Increase in interest rates will again lessen the competition and force amateurs to bail out. People will lose their houses due to being overstretched and I'll again be around to bag some bargains.
Reversal of Quantitative Easing. I'm not sure what you mean by this. The damage is already done. Assets such as houses have got a long way to go up in price thanks to QE. We don't need anymore of it but it can't be reversed. The cat is already out of the bag and it won't be getting put back in.
End of Help to Buy. This hasn't affected the market much and ending it won't make much difference.

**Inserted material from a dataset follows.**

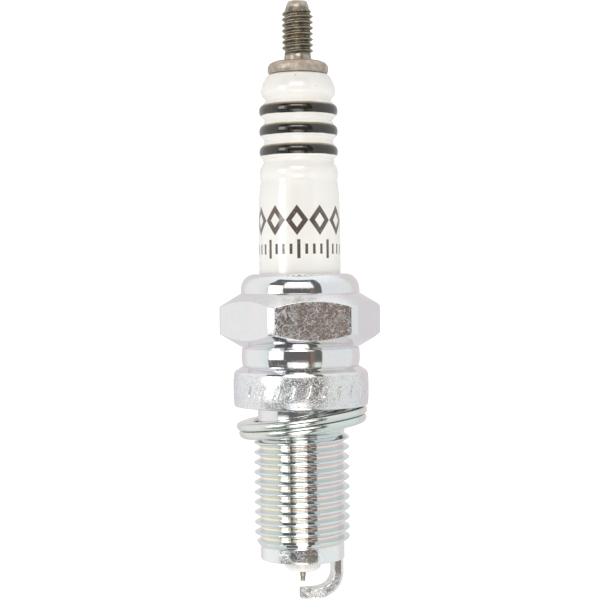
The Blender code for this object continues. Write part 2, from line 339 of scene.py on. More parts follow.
def plated(name, base=PLATE_BASE, rough=(0.03, 0.06), grain=0.05, scratch=0.2, frost=0.0, edge=ROSE_EDGE):
    """Bright zinc plate: a faint coloured film, fine grain and hairline scratches.

    frost adds a sanded, sparkling grain.
    """
    n = Nodes(name)
    cloud = n.noise(260.0, 4.0, 0.6)
    film = n.noise(150.0, 2.0, 0.5, distortion=0.6)
    stops = [(at, tuple(b * f for b, f in zip(base, factors))) for at, *factors in FILM_TINTS]
    tint = n.colours(film, *stops)
    speck = n.span(n.noise(2600.0, 3.0, 0.65), 0.30, 0.50, 0.96 - 0.14 * frost, 1.0)
    shade = n.math("MULTIPLY", n.span(cloud, 0.35, 0.68, 0.98, 1.0), speck)
    n.set(Base_Color=n.mix(1.0, tint, n.mix(shade, (0.0, 0.0, 0.0), (1.0, 1.0, 1.0)), "MULTIPLY"))
    n.set(Metallic=1.0, Specular_Tint=(*edge, 1.0))
    hair = n.noise(700.0, 1.0, 0.4, vector=n.scaled(9.0, 1.0, 3.0), distortion=0.4)
    sparse = n.span(hair, 0.66, 0.70)
    n.set(Roughness=n.math("ADD", n.span(cloud, 0.3, 0.7, *rough), n.math("MULTIPLY", sparse, 0.12)))
    first = n.bump(n.noise(5200.0, 3.0, 0.6), grain, 10 * MICRON)
    if frost:
        first = n.bump(n.noise(5600.0, 3.0, 0.8), frost * 0.7, 22 * MICRON, first)
        first = n.bump(n.span(n.noise(6500.0, 2.0, 0.6), 0.54, 0.66), frost, 26 * MICRON, first)
    n.set(Normal=n.bump(sparse, scratch, 6 * MICRON, first))
    return n.material


# The tangle's layers of scuffs: (noise scale, distortion)
SCUFF_LAYERS = ((300.0, 1.6), (470.0, 1.3), (720.0, 1.1), (1100.0, 0.9), (1700.0, 0.6))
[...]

House prices are lower in my area because of the last recession. Houses prices were lower in every area initially because of the recession. They've picked up a lot in London and the South East generally and the Midlands and the North are primed for a strong rebound. Do you know Manchester is now the best performing city in the UK in terms of house price increases? London is now in the bottom 5. There will be a ripple effect from Manchester that will spread to Liverpool, Leeds, Sheffield and surrounding towns. I am buying as many as I can now as I expect them to double in value in the next 5 to 7 years.

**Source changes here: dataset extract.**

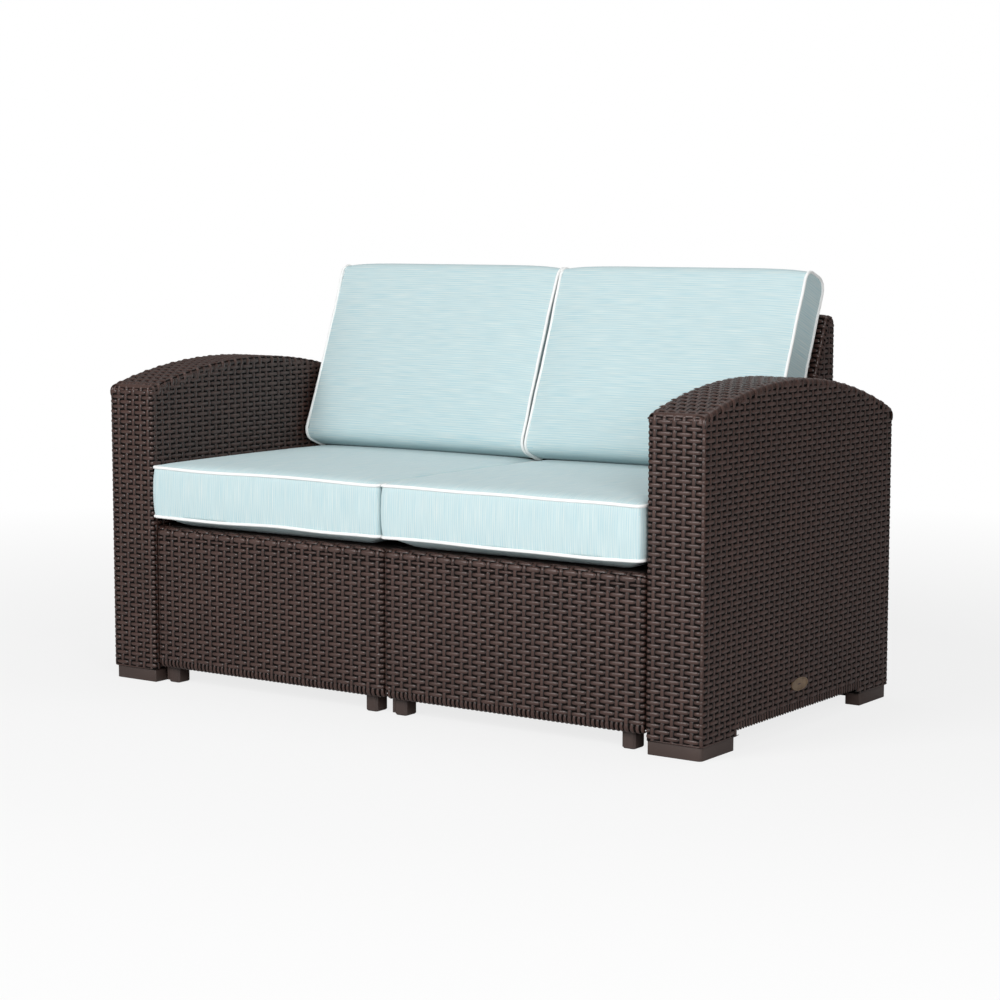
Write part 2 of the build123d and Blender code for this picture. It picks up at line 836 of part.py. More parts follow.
def back_outline(share):
    """Section of the back cushion: its front, rear and top bulge by a share of their crowns."""
    thick = back_cushion_thickness
    tall = back_cushion_height - (1 - share) * back_top_crown
    rear_top = cushion_corner(thick - back_corner_rear_top, tall - back_corner_rear_top, back_corner_rear_top, 0)
    front_top = cushion_corner(back_corner_front_top, tall - back_corner_front_top, back_corner_front_top, 90)
    front_low = cushion_corner(back_corner_front_bottom, back_corner_front_bottom, back_corner_front_bottom, 180)
    rear_low = cushion_corner(thick - back_corner_rear_bottom, back_corner_rear_bottom, back_corner_rear_bottom, 270)
    edges = [ThreePointArc(*quarter) for quarter in (rear_top, front_top, front_low, rear_low)]
    edges.append(Line(rear_top[-1], front_top[0]))
    edges.append(ThreePointArc(front_top[-1], (-share * back_crown, tall / 2), front_low[0]))
    edges.append(Line(front_low[-1], rear_low[0]))
    edges.append(ThreePointArc(rear_low[-1], (thick + share * back_lean_crown, tall / 2), rear_top[0]))
    return Curve() + edges


def back_cushion_form():
    """Wrapped cushion: crowned front and rear that come in to two flat end gussets."""
    half = cushion_half_width()
    right = list(zip(crown_place_shares, crown_height_shares))
    left = [(-place, share) for place, share in reversed(right)]
    sections = [back_section_plane(place * half) * make_face(back_outline(share)) for place, share in left + right]
    return loft(sections, ruled=True)


def back_core(gap):
    """Foam slab inside the back cushion, or the room for it when a gap is given."""
    half = cushion_half_width() - core_inset + gap
    low = core_inset - gap
    thick = back_cushion_thickness - core_inset / 2 + gap
    tall = back_cushion_height - core_inset + gap
    slab = Pos((core_inset / 2 - gap + thick) / 2, (low + tall) / 2) * Rectangle(thick - core_inset / 2 + gap, tall - low)
    return extrude(back_section_plane(-half) * slab, 2 * half)


def write(shape, node):
    solids = shape if isinstance(shape, list) else [shape]
    solids = [solid for one in solids for solid in one.solids()]
    whole = solids[0] if len(solids) == 1 else Compound(children=solids)
    export_step(whole, f"parts/{node}.step")


def write_arms():
    shell = arm_outer_shell()
    panel = arm_inner_panel()
    front_foot = arm_foot(True)
    rear_foot = arm_foot(False)
    write(shell, "arm_right_outer_shell")
    write(panel, "arm_right_inner_panel")
    write(front_foot, "arm_right_front_foot")
    write(rear_foot, "arm_right_rear_foot")
    write(badge(), "arm_right_badge")
    plain_shell = shell + badge_form(
        badge_length + 2 * fit_gap, badge_height + 2 * fit_gap, arm_outer - badge_wall, arm_outer
    )
    write(mirrored(plain_shell), "arm_left_outer_shell")
    write(mirrored(panel), "arm_left_inner_panel")
    write(mirrored(front_foot), "arm_left_front_foot")
    write(mirrored(rear_foot), "arm_left_rear_foot")


def write_modules():
    pieces = {
        "seat_{}_deck": seat_deck(),
        "seat_{}_front_skirt": skirt(),
        "seat_{}_rear_skirt": rear_skirt(),
        "seat_{}_left_gable": gable(True),
        "seat_{}_right_gable": gable(False),
        "back_{}_shell": back_shell(),
        "back_{}_rear_cover": back_cover(),
    }
    for side, place in module_places.items():
        for node, piece in pieces.items():
            write(Pos(place, 0, 0) * piece, node.format(side))
        for row, name in enumerate(("front", "rear")):
            write([Pos(place, 0, 0) * one for one in legs(row)], f"seat_{side}_{name}_legs")


def write_keys():
    for joint, group in keys().items():
        write(group, f"joining_keys_{joint}")


def write_cushions():
    pieces = {
        "seat_cushion_{}_cover": seat_form() - seat_core(fit_gap),
        "seat_cushion_{}_core": seat_core(0),
        "back_cushion_{}_cover": back_cushion_form() - back_core(fit_gap),
        "back_cushion_{}_core": back_core(0),
    }
    for side, place in module_halves.items():
        for node, piece in pieces.items():
            write(Pos(place, 0, 0) * piece, node.format(side))


write_arms()
write_modules()
write_keys()
write_cushions()
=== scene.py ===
import bpy
import bmesh
import math
import numpy as np
from mathutils import Matrix, Vector


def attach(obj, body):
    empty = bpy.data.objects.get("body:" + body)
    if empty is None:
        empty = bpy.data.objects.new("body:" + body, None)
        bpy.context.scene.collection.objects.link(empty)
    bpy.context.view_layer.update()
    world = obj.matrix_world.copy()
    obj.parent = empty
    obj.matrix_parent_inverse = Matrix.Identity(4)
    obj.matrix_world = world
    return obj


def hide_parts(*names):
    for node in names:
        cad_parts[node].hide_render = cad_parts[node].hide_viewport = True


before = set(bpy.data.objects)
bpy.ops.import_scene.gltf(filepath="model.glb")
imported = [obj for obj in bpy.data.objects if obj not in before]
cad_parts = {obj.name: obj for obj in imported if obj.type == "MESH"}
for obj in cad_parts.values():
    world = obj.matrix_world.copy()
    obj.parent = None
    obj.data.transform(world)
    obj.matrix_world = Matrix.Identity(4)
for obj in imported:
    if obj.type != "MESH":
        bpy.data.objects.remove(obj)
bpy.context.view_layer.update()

mm = 0.001
shade = {}
print("frame loaded")


# helpers shared by every piece

def sceneObject(name, mesh):
    piece = bpy.data.objects.new(name, mesh)
    bpy.context.scene.collection.objects.link(piece)
    return piece


def finishPiece(name, mesh, body, material, replaced=()):
    mesh.materials.clear()
    mesh.materials.append(material)
    mesh.shade_smooth()
    piece = sceneObject(name, mesh)
    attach(piece, body)
    if replaced:
        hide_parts(*replaced)
    return piece


def bakedMesh(piece):
    # the mesh that the modifiers make, then the object goes
    graph = bpy.context.evaluated_depsgraph_get()
    graph.update()
    mesh = bpy.data.meshes.new_from_object(piece.evaluated_get(graph))
    bpy.data.objects.remove(piece)
    return mesh


def meshOf(bm, name):
    mesh = bpy.data.meshes.new(name)
    bm.to_mesh(mesh)
    bm.free()
    return mesh


def grownFrom(made, kind):
    # the parts of one kind that an operator made
    return [item for item in made["geom"] if isinstance(item, kind)]


def coordsOf(mesh):
    flat = np.empty(len(mesh.vertices) * 3)
    mesh.vertices.foreach_get("co", flat)
    return flat.reshape(-1, 3)


def moveCoords(mesh, coords):
    mesh.vertices.foreach_set("co", np.ascontiguousarray(coords, dtype=np.float64).ravel())
    mesh.update()


def sharpEdges(bm):
    return [edge for edge in bm.edges if len(edge.link_faces) == 2 and edge.calc_face_angle() > 0.9]


def bevelled(bm, edges, offset, segments):
    bmesh.ops.bevel(
        bm, geom=edges, offset=offset, segments=segments, affect="EDGES", profile=0.5, material=-1
    )


def dropVerts(mesh, doomed):
    bm = bmesh.new()
    bm.from_mesh(mesh)
    bm.verts.ensure_lookup_table()
    bmesh.ops.delete(bm, geom=[bm.verts[i] for i in np.flatnonzero(doomed)], context="VERTS")
    bm.to_mesh(mesh)
    bm.free()
    return mesh


def cutMesh(mesh, cuts):
    # each cut is a point and the direction that is taken away
    bm = bmesh.new()
    bm.from_mesh(mesh)
    for point, away in cuts:
        everything = bm.verts[:] + bm.edges[:] + bm.faces[:]
        bmesh.ops.bisect_plane(
            bm, geom=everything, dist=1e-5, plane_co=point, plane_no=away, clear_outer=True
        )
    bm.to_mesh(mesh)
    bm.free()
    return mesh


# shader groups

def newGroup(name, inputs, outputs):
    group = bpy.data.node_groups.new(name, "ShaderNodeTree")
    for label, kind, value in inputs:
        socket = group.interface.new_socket(name=label, in_out="INPUT", socket_type=kind)
        socket.default_value = value
    for label, kind in outputs:
        group.interface.new_socket(name=label, in_out="OUTPUT", socket_type=kind)
    return group, group.nodes.new("NodeGroupInput"), group.nodes.new("NodeGroupOutput")


def mathNode(tree, operation, first, second=None, third=None, clamp=False):
    node = tree.nodes.new("ShaderNodeMath")
    node.operation = operation
    node.use_clamp = clamp
    for place, value in enumerate((first, second, third)):
        if value is None:
            continue
        if isinstance(value, (int, float)):
            node.inputs[place].default_value = value
        else:
            tree.links.new(value, node.inputs[place])
    return node.outputs[0]


def mixColour(tree, factor, first, second, blend="MIX"):
    node = tree.nodes.new("ShaderNodeMix")
    node.data_type = "RGBA"
    node.blend_type = blend
    for place, value in ((0, factor), (6, first), (7, second)):
        if isinstance(value, (int, float, tuple)):
            node.inputs[place].default_value = value
        else:
            tree.links.new(value, node.inputs[place])
    return node.outputs[2]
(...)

Prices will increase because we are halfway through the 18 year property cycle and what follows is sustained growth leading to a boom. Also there is nowhere near enough supply to meet demand and this situation is getting worse every year. When something is in short supply it's price rises.
I disagree with your conclusions and my own view is property prices may well be lower in 5 to 7 years time rather than doubling in this period.
Whilst I agree there is a property cycle I don't believe it is necessarily of an eighteen year period, many factors could lengthen or shorten the cycle period.
We each have our own view of the market and will act accordingly.